Born in Jamaica where he first published two collections of poem for juveniles, Claude McKay migrated to the U.S where he attended both Tuskegee Institute and Kansas State Univ. before becoming an essential and integral part of the Harlem Renaissance. In fact, the 1922 publication of his volume of poetry titled Harlem Shadows is almost universally defined by critics as the commencement of literary genius from the burgeoning school that would eventually become renowned worldwide as the Harlem Renaissance.
That the honor of being the first recognized work of literary greatness should go to Harlem Shadows seem only appropriate: the verse contained within present an evocative portrayal of what life was like in the black ghettos of New York. Six years later McKay would return to the cover the same territory in prose form with his novel Home to Harlem. The same New York. The same rundown neighborhoods. The same struggle. Only this time around, his evisceration of the struggle for blacks in white America would be the object of publication condemnation by W.E.B. Dubois.

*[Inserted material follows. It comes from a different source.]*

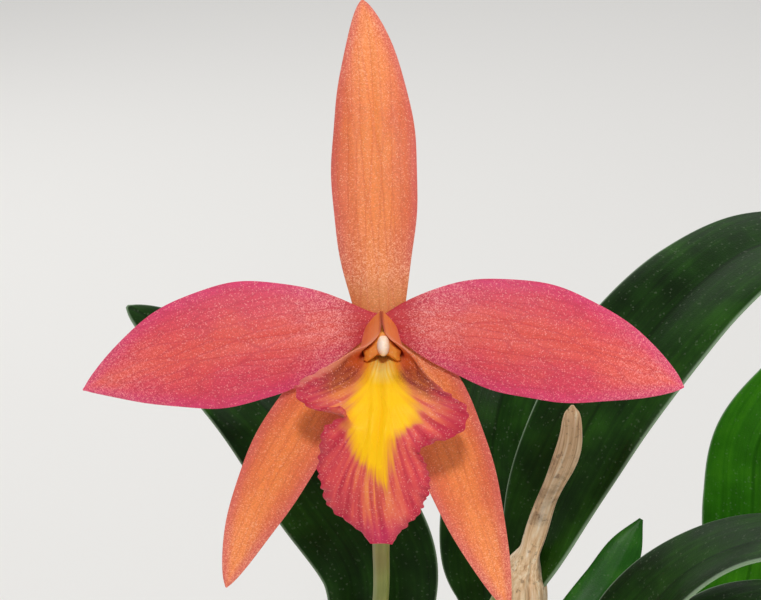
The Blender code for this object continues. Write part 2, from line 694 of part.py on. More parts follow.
def peduncle():
    """The flower stem, from the bulb's top to the joint where the flower's own stalk begins."""
    path = line_through(PEDUNCLE_LINE, 10)
    radii = PEDUNCLE_RADIUS * np.array([1.0] * 8 + [1.08, 1.25])
    loft("peduncle", rings_along(path, radii, radii, 8), "stem")


def pedicel():
    """The flower's stalk and ovary, in one: it bends forward, thickens, and ends in a disc."""
    count, sides = 12, 10
    joint = np.array(PEDUNCLE_LINE[-1], float)
    start = joint + unit(joint - np.array(PEDUNCLE_LINE[-2])) * (GAP + 0.2)
    near, end = to_plant([(0, 0, OVARY_TOP - OVARY_LENGTH), (0, 0, OVARY_TOP)])
    path = line_through([start, *PEDICEL_BENDS, near, end], count)
    t = np.linspace(0, 1, count)
    radii = through([(0, 1.8), (0.1, 1.5), (0.55, 1.7), (0.9, OVARY_RADIUS), (1, 3.3)], t)[:, 0]
    loft("pedicel", rings_along(path, radii, radii, sides), "stem")


def dry_spathe():
    """An old flower stem's sheath, dried flat and closed, standing in the fold of the third leaf."""
    count = 11
    stops = np.linspace(0, 1, len(DRY_SPATHE_WIDTHS))
    wide = np.interp(np.linspace(0, 1, count), stops, DRY_SPATHE_WIDTHS) / 2
    deep = np.clip(wide * 0.42, 0.45, 1.2)
    loft("dry_spathe", rings_along(line_through(DRY_SPATHE_LINE, count), wide, deep, 8), "sheath")


# The bloom


def tepal_width(t, lateness, fullness, claw):
    """A tepal's width along its length, as a share of its widest.

    It is a sine arch, which lateness moves along and fullness rounds, on a claw that narrows to nothing."""
    arch = np.clip(np.sin(math.pi * t**lateness), 0, 1) ** fullness
    return np.sqrt(arch**2 + (claw * (1 - t)) ** 2)


def tepal(name, rib, halves, outline, cup, finish):
    """A sepal or petal: a thin blade along a curved midrib, cupped a little across its width.

    The halves are how wide it is to the left and to the right of its midrib, seen from the front with
    its tip up."""
    t = np.linspace(0, 1, TEPAL_ROWS)
    path = bezier(rib, t)
    tangents = unit(np.gradient(path, axis=0))
    across = unit(np.cross(tangents, np.array([0.0, 0.0, 1.0])))
    up = np.cross(across, tangents)
    shape = tepal_width(t, *outline)[:, None]
    s = np.linspace(-1, 1, TEPAL_COLUMNS + 1)
    half = np.maximum(np.where(s < 0, halves[0], halves[1]) * shape, 0.5)
    grid = path[:, None] + (half * s)[..., None] * across[:, None]
    grid = grid + (cup * shape * s**2)[..., None] * up[:, None]
    thin_solid(name, to_plant(grid), TEPAL_THICKNESS, finish)


def lip_surface(u, v):
    """The lip as a surface. Each cross-section is a quadratic Bezier curve from the midline to the margin,
    level at the middle, and the margin of the front lobe waves up and down."""
    at = through(LIP_STATIONS, u)
    middle = at[:, None, :3]
    side = np.sign(v)[None, :, None]
    elbow = middle + side * np.array([1, 0, 0]) * at[:, None, 3:4]
    margin = at[:, None, 4:7] * np.concatenate([side, side**0, side**0], axis=2)
    margin = margin + np.array([1, 0, 0]) * at[:, None, :1] - side * np.array([0, 1, 0]) * at[:, None, 7:8]
    w = np.abs(v)[None, :, None]
    surface = (1 - w) ** 2 * middle + 2 * w * (1 - w) * elbow + w**2 * margin
    wave = np.sin(u * RUFFLES * 2 * math.pi)[:, None] * np.abs(v) ** 4
    strength = np.clip((u - 0.36) / 0.1, 0, 1) * np.clip((1 - u) / 0.12, 0, 1)
    surface[..., 2] += RUFFLE_HEIGHT * strength[:, None] * wave
    return surface


def lip():
    """The lip: rolled round the column at its foot, then side lobes, then a ruffled front lobe."""
    u = np.linspace(0, 1, LIP_ROWS)
    v = np.linspace(-1, 1, LIP_COLUMNS + 1)
    thin_solid("lip", to_plant(lip_surface(u, v)), LIP_THICKNESS, "lip")


def column():
    """The column: an arched stub over the lip, with a small wing on each side of its end."""
    count, sides = 8, 12
    t = np.linspace(0, 1, count)
    wide = through(COLUMN_RADII, t)[:, 0]
    angles = np.degrees(turns(sides))
    wing = np.exp(-(((angles - 30) / 18) ** 2)) + np.exp(-(((angles - 150) / 18) ** 2))
    radii = wide[:, None] * (1 + 0.45 * np.clip(t * 2.2 - 1, 0, 1)[:, None] * wing)
    loft("column", to_plant(rings_along(line_through(COLUMN_LINE, count), radii, radii, sides)), "column")


def anther_cap():
    """The anther cap: a small rounded cone that closes the column's end."""
    t = np.linspace(0, 1, 6)
    foot = np.array(COLUMN_LINE[-1]) + (0, -0.05, GAP + 0.25)
    path = foot + t[:, None] * np.array([(0, -0.5, ANTHER_LENGTH)])
    radii = ANTHER_RADIUS * np.sqrt(np.clip(1.06 - t**2.2, 0.02, 1))
    loft("anther_cap", to_plant(rings_along(path, radii * 0.86, radii * 1.05, 10)), "anther")


def stem_holes():
    """The shapes of everything that grows through the bark, each thicker by its clearance."""
    holes = new_collection("stems")
    for k, path in enumerate(rhizome_paths()):
        loft(f"stem_hole_{k}", rhizome_rings(path, GAP), "bark", holes)
    for name, line in ROOTS.items():
        loft(f"{name}_hole", root_rings(line, GAP), "bark", holes)
    loft("shoot_hole", shoot_rings(GAP), "bark", holes)
    for name, growth in GROWTHS.items():
        radii = bulb_radii(growth, np.linspace(0, 0.4, 5)) + GAP + SHEATH_THICKNESS + 0.6
        path = bulb_path(growth, 40)[:17:4]
        loft(f"{name}_hole", rings_along(path, radii, radii, 10), "bark", holes)
    return holes


def main():
    """Builds every piece, and the bark last, because it is cut to fit the others."""
    for obj in list(bpy.data.objects):
        bpy.data.objects.remove(obj)
    pot()
    rhizome()
    roots()
    seat_on_rhizome(loft("shoot", shoot_rings(), "leaf"))
    for k, (name, growth) in enumerate(GROWTHS.items()):
        bulb(name, growth, 1.3 * k)
        sheath(name.replace("bulb", "sheath"), growth, 2.2 * k)
    for name, shape in LEAVES.items():
        leaf(name, **shape)
    spathe()
    peduncle()
    pedicel()
    dry_spathe()
    for name, shape in TEPALS.items():
        tepal(name, *shape)
    lip()
    column()
    anther_cap()
    bark(stem_holes())


main()
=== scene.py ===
# %% [markdown]
# # A cattleya orchid in a clay pot
# A imported model fixes where every piece of the plant stands and how large it is, but it is coarse and plain.
# This lesson gives each piece the shape and the finish of the living thing: thin petals with veins and
# cells with painted glints, a ruffled lip, leathery leaves, papery sheaths, bark and fired clay. Every new
# shape is a surface worked out with numpy, as a function of two parameters, so a change of one number reshapes
# it.

# %% The imported model
import functools
import math

import bpy
import numpy as np
from mathutils import Matrix, Vector


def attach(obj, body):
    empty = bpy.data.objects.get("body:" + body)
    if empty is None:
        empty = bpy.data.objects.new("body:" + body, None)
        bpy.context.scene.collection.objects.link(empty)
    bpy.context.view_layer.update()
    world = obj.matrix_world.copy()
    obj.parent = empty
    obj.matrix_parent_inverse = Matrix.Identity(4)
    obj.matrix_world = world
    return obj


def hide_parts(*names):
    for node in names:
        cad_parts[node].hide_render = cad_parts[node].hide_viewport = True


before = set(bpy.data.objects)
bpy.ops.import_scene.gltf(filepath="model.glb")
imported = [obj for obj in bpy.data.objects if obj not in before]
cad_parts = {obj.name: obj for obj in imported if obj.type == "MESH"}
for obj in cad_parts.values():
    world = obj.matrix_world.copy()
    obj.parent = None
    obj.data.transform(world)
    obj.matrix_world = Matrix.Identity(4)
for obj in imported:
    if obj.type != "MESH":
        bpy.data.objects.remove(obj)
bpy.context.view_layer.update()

# %% [markdown]
# ## Lines and frames
# Plants are made of lines that bend: midribs, stems, roots. A line is given by a few points in millimetres
# and drawn as one smooth curve through them. A frame, which is a direction along the line and two across it,
# tells every later shape which way is sideways.

# %% Smooth lines through a few points
MM = 0.001  # the points below are in millimetres, and Blender's unit is the metre


def unit(vectors):
    """Each vector divided by its length."""
    return vectors / np.linalg.norm(vectors, axis=-1, keepdims=True)


def lengths(path):
    """How far along the path each point lies."""
    return np.concatenate([[0], np.cumsum(np.linalg.norm(np.diff(path, axis=0), axis=1))])


def bezier(controls, t):
    """The Bezier curve of the controls: control k of n weighs C(n, k) t^k (1 - t)^(n - k)."""
    controls, t = np.array(controls, float), np.asarray(t, float)[:, None]
    n = len(controls) - 1
    return sum(math.comb(n, k) * t**k * (1 - t) ** (n - k) * c for k, c in enumerate(controls))


def through(stations, at):
    """A cubic Hermite spline through stations, each a place from 0 to 1 and its values.

    Between two of them it is h00 p0 + h10 m0 + h01 p1 + h11 m1, with slopes m from the neighbours."""
    stations = np.array(stations, float)
    places, values = stations[:, 0], stations[:, 1:]
    slopes = np.gradient(values, places, axis=0)
    k = np.clip(np.searchsorted(places, at, side="right") - 1, 0, len(places) - 2)
    span = (places[k + 1] - places[k])[:, None]
    s = (np.asarray(at) - places[k])[:, None] / span
    start = (2 * s**3 - 3 * s**2 + 1) * values[k] + (s**3 - 2 * s**2 + s) * span * slopes[k]
    return start + (3 * s**2 - 2 * s**3) * values[k + 1] + (s**3 - s**2) * span * slopes[k + 1]


def between(at, places, rows):
    """The rows, which belong to those places, read at other places on straight lines between them."""
    return np.stack([np.interp(at, places, column) for column in np.transpose(rows)], axis=-1)


def line_through(points, count):
    """A smooth line through the points, read at that number of places with even steps between them."""
    run = lengths(points)
    fine = through(np.column_stack([run / run[-1], points]), np.linspace(0, 1, 400))
    run = lengths(fine)
    return between(np.linspace(0, run[-1], count), run, fine)


def frame_along(path, hint):
    """Direction, side and normal at each point: side is the hint less its share along the direction."""
    direction, hint = unit(np.gradient(path, axis=0)), np.asarray(hint, float)
    side = unit(hint - (direction @ hint)[:, None] * direction)
    return direction, side, np.cross(side, direction)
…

Thus did Claude McKay build his reputation and the contribute mightily to the reputation of the Harlem Renaissance through poetry as well as prose that brought to life both the brittle daily existence for blacks in America and the iron will to transform alienation into rebellion. It would be a mistake, however, to situate McKay as merely a talented polemicist when he was also one of the finest composers of the simple love poem to come out of the Harlem Renaissance. The same man who could grit his teeth and write the ferocious lines “Although she feeds me bread of bitterness / And sinks into my throat her tiger’s tooth” in a poem of political protest was equally adept when it comes to the opening line of a tenderly erotic poem of romance: “The perfume of your body dulls my sense. / I want nor wine nor weed; your breath alone / Suffices.”
Although not nearly as well-known as Langston Hughes, Claude McKay is every bit his equal in writing the history of the poets of the Harlem Renaissance.